WORK TO COMPLETE - Using the listing below, select the lines with the word "parts" and copy them.

AVAILABLE DATA -
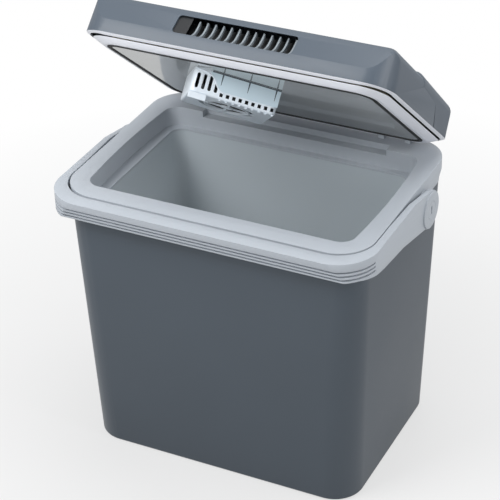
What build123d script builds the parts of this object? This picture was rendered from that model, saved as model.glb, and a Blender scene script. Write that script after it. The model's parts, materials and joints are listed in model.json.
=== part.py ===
"""Thermoelectric cool box with its cooling unit in the lid, swing-over handle folded to the front.

The origin is the centre of the box's footprint on the ground. +Z is up, the front faces -Y and +X is
right. Every lid piece is drawn with the lid shut and is then turned open about the hinge axis.
"""
import os
from math import cos, radians, sin, tan

from build123d import *

os.makedirs("parts", exist_ok=True)

# ---- Driving dimensions, millimetres -------------------------------------------------------------
# Cabinet
BASE_WIDTH = 359.0          # outside of the shell on the ground
BASE_DEPTH = 256.0
CORNER_RADIUS = 37.5        # vertical corners of the shell, the same at every height
DRAFT = 2.0                 # degrees, every wall of the shell and the liner leans out by this
SHELL_WALL = 2.5
SHELL_FLOOR = 4.0
SHELL_TOP = 334.0
FOOT_PROUD = 1.0            # the feet lift the shell off the ground by this
FOOT_RADIUS = 12.0
FOOT_SEAT = 2.0             # depth of a foot in its pocket
FOOT_INSET = 46.0           # foot centre from the sides of the footprint
RIM_INSET = 24.0            # standing rim from the sides of the footprint
RIM_WIDTH = 6.0
BOTTOM_FILLET = 3.0

# Collar
COLLAR_RISE = 31.0          # from the shell's rim to the top of the collar
COLLAR_SIDE_LAP = 4.0       # the collar stands this far outside the shell's rim at each side
COLLAR_FRONT_LAP = 1.0
COLLAR_BACK_LAP = 5.0
COLLAR_RADIUS = 45.0
COLLAR_WALL = 3.0
COLLAR_TUCK = 3.0           # the skirt draws in by this below the knee
COLLAR_KNEE = 15.0          # the knee lies this far below the top
RIM_SIDE = 25.7             # width of the rim beside the opening, at its corners
RIM_FRONT = 25.7
RIM_BACK = 42.3
OPENING_BOW = 5.3           # each side of the opening bows out by this
OPENING_RADIUS = 18.0
THROAT_DEPTH = 25.0         # from the top of the collar to its inner ledge
RECESS_WIDTH = 250.0        # lowered strip behind the opening
RECESS_DEPTH = 12.5
RECESS_DROP = 8.0
SNAP_WIDTH = 30.0
SNAP_DROP = 12.0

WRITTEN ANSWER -
What build123d script builds the parts of this object? This picture was rendered from that model, saved as model.glb, and a Blender scene script. Write that script after it. The model's parts, materials and joints are listed in model.json.
os.makedirs("parts", exist_ok=True)